Where have all the flowers gone? According to a recent Colorado study published in the Journal of Ecology, they’re getting burned up.
The scientists analyzed data from meadow habitats in Gunnison County ranging from dry, rocky slopes to wet, low areas, beginning with observations taken in 1973. The study tracked midsummer blooming patterns of wild flowers, as well as snowfall and temperature. The scientists noted a “mid-season reduction in total flower number” and a change in flowering patterns throughout the summer, which they associate with hotter and drier summers. A reduction in the number of flowers or a change in when they bloom could have serious consequences for pollinators like bumblebees, the study adds.
While the study paints an unsettling picture for meadows in Gunnison, local experts in Boulder County caution against drawing too many conclusion about our own habitats — at least right away.
According to Tim Seastedt, a professor of ecology at the University of Colorado, year-to-year changes in cycles complicate the picture for scientists.
“It’s tough. Inter-annual variability is huge, so every year, we get a new look. This year, it was a dry spring and everything really moved slowly until we got that wet period and everything started to catch up. And now we’re back to an absolutely average year rainfall-wise,” he says.

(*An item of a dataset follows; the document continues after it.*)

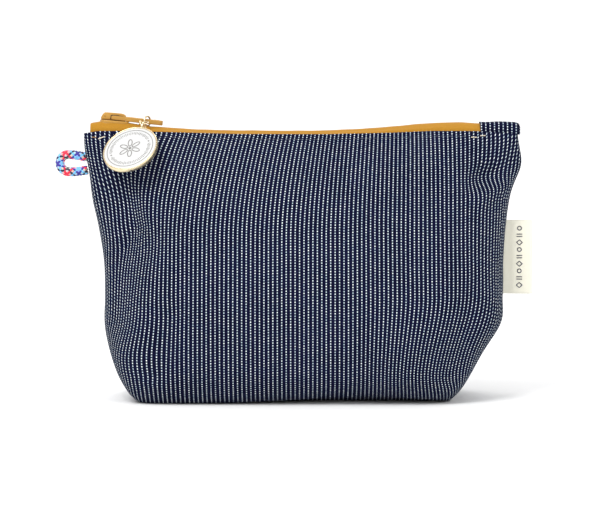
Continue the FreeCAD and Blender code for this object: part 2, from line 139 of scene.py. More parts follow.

The mid-1990s were particularly dry, while the early 2000s saw much higher precipitation, and the extent of the human impact on these cycles is difficult to judge.
“These are natural cycles, too,” Lynn Riedel, a plant ecologist with the City of Boulder Open Space and Mountain Parks department, says. “Drought leaves openings that theoretically allow plants that might get into a site to get in.”
Riedel says Boulder’s something of a haven when it comes to climate change. The area’s unique topography contributes to special weather patterns that create micro-climates.
“That creates a setup for refuge for plants and animals as climate changes. So we can look to the past to kind of guess what might happen,” she says.
And while there hasn’t been a study in Boulder County analogous to the one in Gunnison County, Seastedt says that there has been a large amount of research looking at the ecosystem from a broader perspective. The main question has been which groups of plants have benefited from the longer growing season that has been emerging here — and which groups have suffered.
“We see a decline in the abundance overall of certain groups, but we can’t tell if that has anything to do with phenology or competition or change in resources. It’s a hand-waver,” he says.
And like any competition, there are winners and losers in the natural world, especially when the rules of that competition change.
“Winter annuals species seem to be the winners, and unfortunately most of them are not native. And one of them is, unfortunately, quite undesirable — cheatgrass.”
As for whether Boulder wildflowers are in decline like they are in Gunnison County, Seastedt says there is not enough species-specific information yet available.
“It doesn’t mean it’s not happening. It just means that we’re not set up with a sophisticated enough monitoring program to really nail that down.”
Whether or not any particular species is thriving or declining, however, one thing Seastedt emphasizes is that we can’t get back to a fully native ecosystem.
“The problem is the native environment grew under a set of conditions that no longer exist. Our atmospheric chemistry is different both in terms of CO2 and nitrogen, and those are both plant nutrients. Now, there’s more of it, so the guys that use more of it benefit. So it sort of changes the competition rules.”